使用Queue实现不同线程/进程之间的数据通信，实现生产者-消费者模式
使用线程池Pool/进程池Pool，简化线程/进程的任务提交、等待结束、获取结果。
使用subprocess启动外部程序的进程，并进行输入输出交互。

二.怎样选择多进程多线程多协程

Python 并发编程有三种方式

多线程Thread
多进程Process
多协程Coroutine

1.什么是CPU密集型计算、IO密集型计算？

CPU密集型（CPU bound）:

CPU Bound的意思是任务收到CPU的限制，CPU达到顶峰。

CPU密集型也叫做计算密集型，是指 I/O可以在很短的时间就可以完成，CPU需要大量的计算和处理，特点是CPU占用率相当高。

例如：压缩、解压缩、加密解密、正则表达式搜索
IO密集型（I/O bound）：

IO密集型指的是系统运作大部分的状况是CPU在等待 I/O（硬盘/内存/网络）的读/写操作，CPU占用率仍然较低。

例如：文件处理程序、网络爬虫程序、读写数据库程序。

2.多线程、多进程、多协程对比

多进程 Process (multiprocessing)

一个进程中可以启动N个线程。
- 优点：可以利用多核CPU并行运算。
- 缺点：占用资源多、可启动数目比线程少。
- 适用于：CPU密集型计算。
多线程 Tread (threading)

一个线程中可以启动N个协程。
- 优点：相比于进程，更轻量级、占用资源少(资源指的是变量的存储)。
- 缺点：
  - 相比进程：多线程只能并发执行，不能利用CPU的多核（由于GIL锁）。
  - 相比协程：启动数目有限制，占用内存资源，有线程切换开销。
- 适用于：I/O密集型、同时运行的数目要求不多。
多协程 Coroutine (asyncio)
- 优点：内存开销最少、启动协程数量最多。
- 缺点：支持的库有限制（aiohttp vs requests）、代码实现复杂。
- 适用于：I/O 密集型计算、需要超多任务、但有现成库支持的场景。

三.Python 全局解释器锁GIL

1.Python速度慢的两大原因

相比于C/C++/JAVA，Python确实慢，在一些特殊场景下，Python比C++慢100~200倍。由于速度慢的原因，很多公司的基础架构代码使用C/C++开发，比如各大公司阿里/腾讯/快手的推荐引擎、搜索引擎、存储引擎等底层对性能要求高的模块。

Python速度慢的原因：

动态类型语言、边解释边执行。
GIL全局解释器锁，无法利用多核CPU并发执行。

2.GIL是什么？

全局解释器锁（Global Interpreter Lock，缩写GIL），是计算机程序设计语言解释器用于同步线程的一种机制，它使得任何时刻仅有一个线程在执行。
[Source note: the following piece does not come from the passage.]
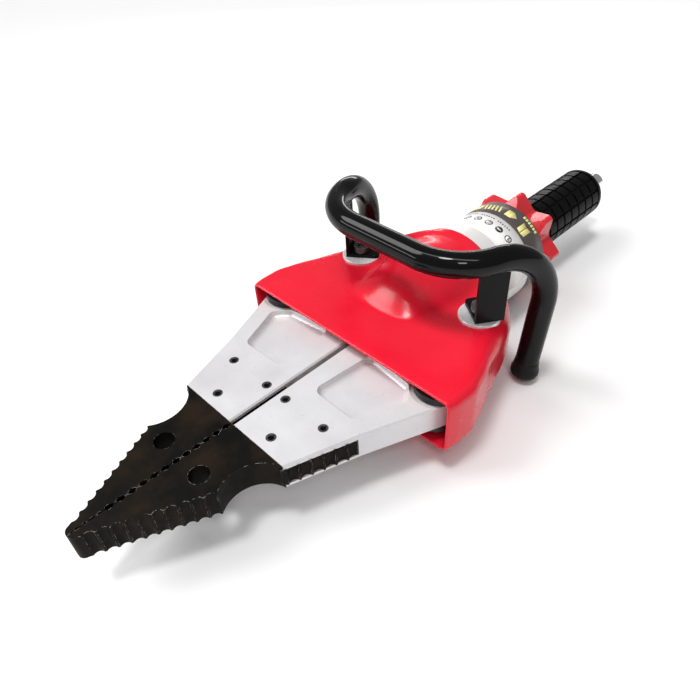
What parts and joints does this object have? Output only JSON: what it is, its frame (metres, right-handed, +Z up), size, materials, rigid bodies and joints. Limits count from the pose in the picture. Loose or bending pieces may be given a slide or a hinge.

即使在多核心CPU上，使用GIL的解释器也只允许同一时间执行一个线程。
在这里插入图片描述

由于GIL的存在，即使电脑有多核CPU，单个时刻也只能使用1个核心，相比并发加速的C++/JAVA所以慢。

3.为什么有GIL?

简而言之：Python设计初期，为了规避并发问题引入了GIL，现在想去除却去不掉！

为了解决多线程之间数据完整性和状态同步问题

Python中对象的管理，是使用引用计数器进行的，引用数为0则释放对象。

开始：线程A和线程B都引用了对象obj，obj.ref_num = 2，线程A和B都想撤销对obj的引用。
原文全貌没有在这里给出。